Advanced Best Practices and the Evergreen Value of Google Keyword Planner
Getting the most from Google Keyword Planner means treating it as one input in a broader research process rather than a standalone answer machine. Start by thinking like your target audience. Using broad seed keywords or competitor URLs to generate keyword ideas tends to surface terms that reflect actual user search patterns more accurately than working from assumptions alone.
From there, resist the temptation to sort by a single metric. Search volume, competition level, and seasonal trends each tell part of the story. Reviewing them together gives a more realistic picture of whether a keyword is worth pursuing. Applying filters for location and language early in the process keeps results relevant and reduces time spent on data that does not apply to your audience.

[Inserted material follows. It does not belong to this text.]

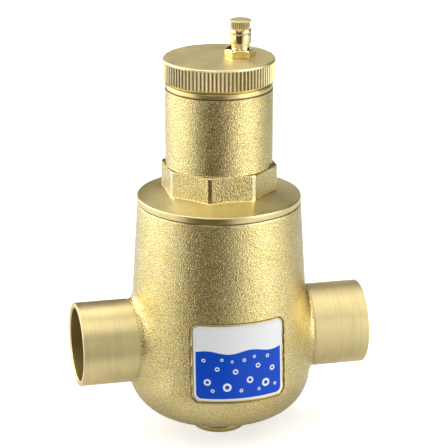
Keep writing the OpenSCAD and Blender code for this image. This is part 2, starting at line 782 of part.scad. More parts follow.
module float_lid() {
    color(float_plastic) translate([0, 0, lid_top_z - lid_t]) difference() {
        cylinder(r = float_r, h = lid_t);
        translate([0, 0, -reach]) cylinder(r = float_tube_r + touch_gap, h = lid_t + 2 * reach);
    }
}

module float_hook() {
    hook_t = 1.4;
    window = [4.8, 2];
    post = 1.2;
    foot = [5, 0.8];
    window_z = pivot_z - float_travel / 2;
    top_z = window_z + window[1] / 2 + post;
    color(steel) {
        translate([hook_x - hook_t / 2, 0, 0]) rotate([90, 0, 90]) linear_extrude(hook_t) difference() {
            translate([-window[0] / 2 - post, lid_top_z])
                square([window[0] + 2 * post, top_z - lid_top_z]);
            translate([-window[0] / 2, window_z - window[1] / 2]) square(window);
        }
        translate([hook_x - foot[0] / 2, -window[0] / 2 - post, lid_top_z])
            cube([foot[0], window[0] + 2 * post, foot[1]]);
    }
}

separator_body();
label_plate();
drain_plug();
drain_plug_o_ring();
element_base();
element_core_rod();
element_vanes();
element_outer_mesh();
element_top_plate();
float_chamber();
bonnet_o_ring();
top_cover();
cover_o_ring();
vent_nozzle();
nozzle_o_ring();
vent_cap();
vent_cap_washer();
linkage_bracket();
bracket_screws();
lever_pin();
lever_pin_clip();
float_guide_pin();
float_lever();
valve_stem();
stem_seal();
stem_clip();
valve_spring();
float_shell();
float_lid();
float_hook();
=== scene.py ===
"""Looks of the in-line air separator with its automatic float vent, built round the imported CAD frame."""
import json
import math

import bmesh
import bpy
import numpy as np
from mathutils import Euler, Matrix, Vector

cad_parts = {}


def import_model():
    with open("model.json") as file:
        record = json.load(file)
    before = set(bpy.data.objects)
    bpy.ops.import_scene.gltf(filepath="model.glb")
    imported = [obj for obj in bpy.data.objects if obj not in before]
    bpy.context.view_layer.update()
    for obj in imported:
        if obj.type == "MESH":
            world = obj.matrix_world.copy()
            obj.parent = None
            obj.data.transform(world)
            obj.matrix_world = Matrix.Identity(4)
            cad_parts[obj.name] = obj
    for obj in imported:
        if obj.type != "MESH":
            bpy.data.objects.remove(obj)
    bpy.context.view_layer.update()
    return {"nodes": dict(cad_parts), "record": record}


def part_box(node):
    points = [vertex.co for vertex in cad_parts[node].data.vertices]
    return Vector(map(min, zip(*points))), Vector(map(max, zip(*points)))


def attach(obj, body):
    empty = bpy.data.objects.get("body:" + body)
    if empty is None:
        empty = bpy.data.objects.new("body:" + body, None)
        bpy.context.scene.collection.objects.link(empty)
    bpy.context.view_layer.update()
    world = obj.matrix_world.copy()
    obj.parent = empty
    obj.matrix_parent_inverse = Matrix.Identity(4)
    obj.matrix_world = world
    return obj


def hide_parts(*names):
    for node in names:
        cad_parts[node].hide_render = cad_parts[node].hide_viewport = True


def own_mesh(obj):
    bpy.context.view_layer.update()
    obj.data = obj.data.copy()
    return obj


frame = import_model()

MM = 0.001  # every length below is in millimetres until a mesh is made


# ---------------- places and sizes from the frame
def box_mm(node):
    """Lowest and highest corner of a CAD node, in millimetres."""
    low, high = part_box(node)
    return low / MM, high / MM


def mount(name):
    """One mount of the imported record."""
    return next(m for m in frame["record"]["mounts"] if m["name"] == name)


SOCKET = mount("outlet_socket")
PIPE_Z = SOCKET["pos_m"][2] / MM
SOCKET_BORE_R = SOCKET["dims"]["r_mm"]

body_low, body_high = box_mm("separator_body")
HALF_SPAN = body_high.x
RIM_Z = body_high.z
BOSS_Z = body_low.z
SOCKET_R = 20.0
SOCKET_DEPTH = 24.6
WATERWAY_R = 15.9

chamber_low, chamber_high = box_mm("float_chamber")
FLANGE_R = chamber_high.x
SKIRT_Z = chamber_low.z
MOUTH_Z = chamber_high.z

cover_low, cover_high = box_mm("top_cover")
KNURL_R = cover_high.x
COVER_TOP_Z = cover_high.z
SPIGOT_Z = cover_low.z
COVER_Z = MOUTH_Z + 1.4

NOZZLE_FOOT_Z = box_mm("vent_nozzle")[0].z
cap_low, cap_high = box_mm("vent_cap")
NOZZLE_X = (cap_low.x + cap_high.x) / 2
PLUG_TOP_Z = box_mm("drain_plug")[1].z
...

Integrating Keyword Planner Data with Other SEO Tools and Sources
Keyword Planner works best when its findings are cross-checked. Combining its output with Google Search Console data helps validate opportunities against real performance, while third-party SEO tools can provide more precise volume estimates to compensate for the broad ranges the tool typically reports. Exporting promising keyword groups for use in content calendars and forecasting workflows makes the research actionable rather than theoretical.
Why This Tool Remains Relevant for Long-Term SEO Strategy
Despite its limitations, Keyword Planner holds lasting value because it draws directly from Google’s own data. That means the search behavior it reflects stays current regardless of algorithm changes. As a free, authoritative baseline, it remains a practical starting point for any keyword research process.